Sächsische Zeitung
- Type: Daily newspaper
- Format: Rhenish
- Owner(s): Dresdner Druck- & Verlagshaus GmbH & Co. (Gruner + Jahr 60%, Deutsche Druck- und Verlagsgesellschaft 40%)
- Editor: Uwe Vetterick
- Founded: 13 April 1946; 79 years ago
- Headquarters: Dresden, Germany
- Website: sz-online.de

= Sächsische Zeitung =

German newspaper in Dresden, Saxony

Sächsische Zeitung (/de/; "Saxon Newspaper") is a regional German daily newspaper. The paper is published in Dresden. Its circulation is around 227.940, a fall of around 40% since 1998. Around 93% of copies sold are delivered to subscribers. Despite the name, the paper is mainly distributed in east Saxony. The paper's circulation is around ten times that of its main competitor, the Dresdner Neueste Nachrichten, which is part-owned by one of the owners of the Sächsische Zeitung itself. The company which owns the paper, Dresdner Druck- & Verlagshaus GmbH & Co. is itself majority owned by Gruner + Jahr. The remaining 40% is owned by Deutsche Druck- und Verlagsgesellschaft, which is wholly owned by the Social Democratic Party of Germany.
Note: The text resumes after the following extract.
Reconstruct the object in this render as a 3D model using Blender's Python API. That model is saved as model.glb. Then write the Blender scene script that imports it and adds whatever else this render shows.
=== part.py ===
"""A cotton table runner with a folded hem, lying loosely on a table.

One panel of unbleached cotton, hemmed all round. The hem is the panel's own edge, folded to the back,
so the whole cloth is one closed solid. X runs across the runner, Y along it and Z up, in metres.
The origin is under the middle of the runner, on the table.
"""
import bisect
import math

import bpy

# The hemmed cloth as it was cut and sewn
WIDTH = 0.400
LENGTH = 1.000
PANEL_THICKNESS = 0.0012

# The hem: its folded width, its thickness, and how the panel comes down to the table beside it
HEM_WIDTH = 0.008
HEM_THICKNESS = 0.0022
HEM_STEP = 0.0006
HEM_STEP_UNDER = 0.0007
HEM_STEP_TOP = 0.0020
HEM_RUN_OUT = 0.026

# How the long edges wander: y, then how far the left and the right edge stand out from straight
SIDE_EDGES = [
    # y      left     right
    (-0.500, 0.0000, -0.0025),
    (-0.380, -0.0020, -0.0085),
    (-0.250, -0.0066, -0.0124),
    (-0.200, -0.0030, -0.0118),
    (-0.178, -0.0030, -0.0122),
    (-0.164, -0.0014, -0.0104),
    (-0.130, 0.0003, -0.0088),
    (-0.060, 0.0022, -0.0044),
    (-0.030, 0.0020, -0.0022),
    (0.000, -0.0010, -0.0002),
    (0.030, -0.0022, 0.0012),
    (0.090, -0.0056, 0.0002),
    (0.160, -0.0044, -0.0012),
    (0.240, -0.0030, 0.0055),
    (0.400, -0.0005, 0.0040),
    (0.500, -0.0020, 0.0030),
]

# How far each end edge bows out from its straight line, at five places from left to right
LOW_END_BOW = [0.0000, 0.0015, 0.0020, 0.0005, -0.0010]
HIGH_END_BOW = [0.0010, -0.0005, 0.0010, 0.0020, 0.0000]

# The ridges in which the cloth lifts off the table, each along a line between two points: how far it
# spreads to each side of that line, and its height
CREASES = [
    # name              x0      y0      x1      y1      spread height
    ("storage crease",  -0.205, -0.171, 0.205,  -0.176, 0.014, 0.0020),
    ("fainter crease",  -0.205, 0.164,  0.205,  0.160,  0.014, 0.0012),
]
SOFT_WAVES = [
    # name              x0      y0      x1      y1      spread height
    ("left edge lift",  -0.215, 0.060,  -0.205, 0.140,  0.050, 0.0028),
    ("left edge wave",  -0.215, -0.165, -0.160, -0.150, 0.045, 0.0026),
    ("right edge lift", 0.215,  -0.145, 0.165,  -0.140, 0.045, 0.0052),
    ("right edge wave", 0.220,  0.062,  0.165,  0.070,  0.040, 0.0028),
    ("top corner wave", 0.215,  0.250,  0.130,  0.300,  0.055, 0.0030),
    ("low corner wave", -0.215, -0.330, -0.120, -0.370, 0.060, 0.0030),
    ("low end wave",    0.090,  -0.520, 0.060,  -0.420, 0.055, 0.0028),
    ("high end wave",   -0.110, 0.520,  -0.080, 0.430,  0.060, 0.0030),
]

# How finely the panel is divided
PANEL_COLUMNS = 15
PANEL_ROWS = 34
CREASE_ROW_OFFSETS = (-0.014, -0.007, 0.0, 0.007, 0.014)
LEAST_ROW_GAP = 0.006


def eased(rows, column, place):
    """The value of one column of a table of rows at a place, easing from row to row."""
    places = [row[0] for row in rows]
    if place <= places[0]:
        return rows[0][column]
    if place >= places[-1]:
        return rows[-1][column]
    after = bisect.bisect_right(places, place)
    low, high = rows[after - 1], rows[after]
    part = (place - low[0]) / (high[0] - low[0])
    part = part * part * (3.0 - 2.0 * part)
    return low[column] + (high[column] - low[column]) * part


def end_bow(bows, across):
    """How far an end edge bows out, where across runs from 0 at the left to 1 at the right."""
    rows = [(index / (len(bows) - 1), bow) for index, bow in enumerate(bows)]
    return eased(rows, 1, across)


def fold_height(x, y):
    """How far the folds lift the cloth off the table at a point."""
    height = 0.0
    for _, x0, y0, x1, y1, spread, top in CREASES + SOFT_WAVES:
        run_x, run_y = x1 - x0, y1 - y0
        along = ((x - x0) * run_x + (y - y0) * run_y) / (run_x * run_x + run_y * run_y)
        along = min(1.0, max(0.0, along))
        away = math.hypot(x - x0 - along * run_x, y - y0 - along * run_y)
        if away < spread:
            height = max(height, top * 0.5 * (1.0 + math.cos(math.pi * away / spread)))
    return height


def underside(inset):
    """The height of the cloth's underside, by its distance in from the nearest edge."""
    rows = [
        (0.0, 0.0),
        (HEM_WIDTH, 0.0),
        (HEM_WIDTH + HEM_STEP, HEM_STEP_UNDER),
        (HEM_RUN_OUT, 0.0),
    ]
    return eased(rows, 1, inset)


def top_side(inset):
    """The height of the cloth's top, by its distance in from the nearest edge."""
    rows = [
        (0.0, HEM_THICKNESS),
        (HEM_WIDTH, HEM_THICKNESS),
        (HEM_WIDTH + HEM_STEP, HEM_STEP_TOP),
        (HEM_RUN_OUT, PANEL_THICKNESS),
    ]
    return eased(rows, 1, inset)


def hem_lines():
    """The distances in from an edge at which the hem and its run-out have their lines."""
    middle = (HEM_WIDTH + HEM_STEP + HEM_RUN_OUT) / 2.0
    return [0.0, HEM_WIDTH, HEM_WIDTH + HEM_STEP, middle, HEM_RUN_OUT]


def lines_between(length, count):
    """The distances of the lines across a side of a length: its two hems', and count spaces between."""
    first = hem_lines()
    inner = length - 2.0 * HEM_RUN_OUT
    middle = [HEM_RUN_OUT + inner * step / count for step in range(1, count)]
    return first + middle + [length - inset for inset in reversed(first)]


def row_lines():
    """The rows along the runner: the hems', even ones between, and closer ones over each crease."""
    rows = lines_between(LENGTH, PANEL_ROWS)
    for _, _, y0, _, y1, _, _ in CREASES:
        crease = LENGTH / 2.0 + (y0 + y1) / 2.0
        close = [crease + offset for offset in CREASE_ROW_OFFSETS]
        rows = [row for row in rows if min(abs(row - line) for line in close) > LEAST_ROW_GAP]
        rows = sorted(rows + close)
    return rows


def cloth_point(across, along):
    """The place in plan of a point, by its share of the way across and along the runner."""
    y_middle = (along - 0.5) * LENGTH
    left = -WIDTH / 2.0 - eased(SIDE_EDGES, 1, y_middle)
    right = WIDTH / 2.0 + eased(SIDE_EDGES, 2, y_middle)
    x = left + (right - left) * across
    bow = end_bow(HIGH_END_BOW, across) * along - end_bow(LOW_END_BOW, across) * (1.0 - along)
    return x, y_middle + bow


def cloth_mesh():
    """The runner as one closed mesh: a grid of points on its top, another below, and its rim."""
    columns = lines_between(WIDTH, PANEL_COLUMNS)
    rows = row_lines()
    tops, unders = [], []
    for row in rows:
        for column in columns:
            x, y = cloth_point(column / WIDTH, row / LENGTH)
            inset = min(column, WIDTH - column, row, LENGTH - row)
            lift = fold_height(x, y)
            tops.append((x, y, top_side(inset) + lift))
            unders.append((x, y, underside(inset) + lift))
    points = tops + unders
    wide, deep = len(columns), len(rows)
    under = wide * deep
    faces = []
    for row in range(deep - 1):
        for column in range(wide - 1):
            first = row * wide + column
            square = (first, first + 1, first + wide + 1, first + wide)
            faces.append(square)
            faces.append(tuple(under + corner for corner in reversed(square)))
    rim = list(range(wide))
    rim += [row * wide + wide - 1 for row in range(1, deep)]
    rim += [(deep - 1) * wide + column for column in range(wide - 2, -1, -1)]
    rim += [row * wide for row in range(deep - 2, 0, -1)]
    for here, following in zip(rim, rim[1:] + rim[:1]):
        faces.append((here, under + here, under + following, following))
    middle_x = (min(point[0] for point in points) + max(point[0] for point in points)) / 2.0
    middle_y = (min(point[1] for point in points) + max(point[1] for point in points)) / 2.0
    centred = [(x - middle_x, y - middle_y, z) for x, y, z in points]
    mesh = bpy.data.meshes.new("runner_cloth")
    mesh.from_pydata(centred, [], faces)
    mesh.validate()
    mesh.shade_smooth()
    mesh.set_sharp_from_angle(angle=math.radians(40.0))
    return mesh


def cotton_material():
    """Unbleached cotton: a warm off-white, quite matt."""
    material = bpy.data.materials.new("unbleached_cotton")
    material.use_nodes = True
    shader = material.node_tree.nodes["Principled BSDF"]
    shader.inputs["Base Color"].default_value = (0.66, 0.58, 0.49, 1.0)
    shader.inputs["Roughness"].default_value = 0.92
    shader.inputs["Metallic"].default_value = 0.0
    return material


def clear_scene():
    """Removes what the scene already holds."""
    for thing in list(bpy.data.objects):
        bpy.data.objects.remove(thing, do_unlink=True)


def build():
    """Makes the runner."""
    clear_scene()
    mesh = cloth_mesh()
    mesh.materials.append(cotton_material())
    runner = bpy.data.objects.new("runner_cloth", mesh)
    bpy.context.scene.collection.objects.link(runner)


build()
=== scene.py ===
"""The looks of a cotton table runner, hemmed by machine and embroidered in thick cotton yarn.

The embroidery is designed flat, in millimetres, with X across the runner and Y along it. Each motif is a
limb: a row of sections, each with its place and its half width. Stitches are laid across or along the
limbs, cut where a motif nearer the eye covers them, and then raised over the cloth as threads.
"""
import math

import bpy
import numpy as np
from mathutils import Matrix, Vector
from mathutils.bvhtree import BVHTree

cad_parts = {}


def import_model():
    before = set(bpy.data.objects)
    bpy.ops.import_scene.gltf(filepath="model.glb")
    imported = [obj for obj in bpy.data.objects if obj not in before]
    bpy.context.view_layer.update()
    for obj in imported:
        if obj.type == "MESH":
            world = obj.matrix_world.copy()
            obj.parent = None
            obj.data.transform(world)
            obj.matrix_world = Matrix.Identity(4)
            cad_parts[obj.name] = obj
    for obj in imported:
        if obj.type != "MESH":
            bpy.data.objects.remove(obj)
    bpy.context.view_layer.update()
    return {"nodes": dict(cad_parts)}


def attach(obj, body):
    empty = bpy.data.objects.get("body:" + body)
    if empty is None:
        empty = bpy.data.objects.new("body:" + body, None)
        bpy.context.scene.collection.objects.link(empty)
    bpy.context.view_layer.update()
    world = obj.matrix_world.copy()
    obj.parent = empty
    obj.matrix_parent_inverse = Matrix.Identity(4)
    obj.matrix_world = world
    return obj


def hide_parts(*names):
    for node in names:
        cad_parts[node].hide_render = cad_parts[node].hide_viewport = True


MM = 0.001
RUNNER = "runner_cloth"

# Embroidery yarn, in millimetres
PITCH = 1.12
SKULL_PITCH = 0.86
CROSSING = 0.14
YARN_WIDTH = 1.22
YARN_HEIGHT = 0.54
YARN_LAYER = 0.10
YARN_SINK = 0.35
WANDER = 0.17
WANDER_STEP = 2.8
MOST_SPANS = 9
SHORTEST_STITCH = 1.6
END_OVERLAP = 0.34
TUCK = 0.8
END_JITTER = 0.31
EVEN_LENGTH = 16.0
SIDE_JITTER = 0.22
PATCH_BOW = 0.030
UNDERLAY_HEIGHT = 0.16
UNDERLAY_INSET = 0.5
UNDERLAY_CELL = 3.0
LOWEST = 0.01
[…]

It is published in Rhenish format.

==History==
Sächsische Zeitung was established in 1946. The paper carried the subtitle Organ der Bezirksleitung Dresden der Sozialistischen Einheitspartei Deutschlands ("organ of the Dresden Regional Administration of the Socialist Unity Party of Germany") from 1946 to 1990. The paper was privatized in 1991.

==Circulation==

The circulation of Sächsische Zeitung has been falling steadily. It was 459,000 copies during the third quarter of 1992. In 2001 the paper had a circulation of 340,000 copies and 880,000 readers. Its circulation was 317,689 copies in 2002. It was 294,204 copies in the first quarter of 2006.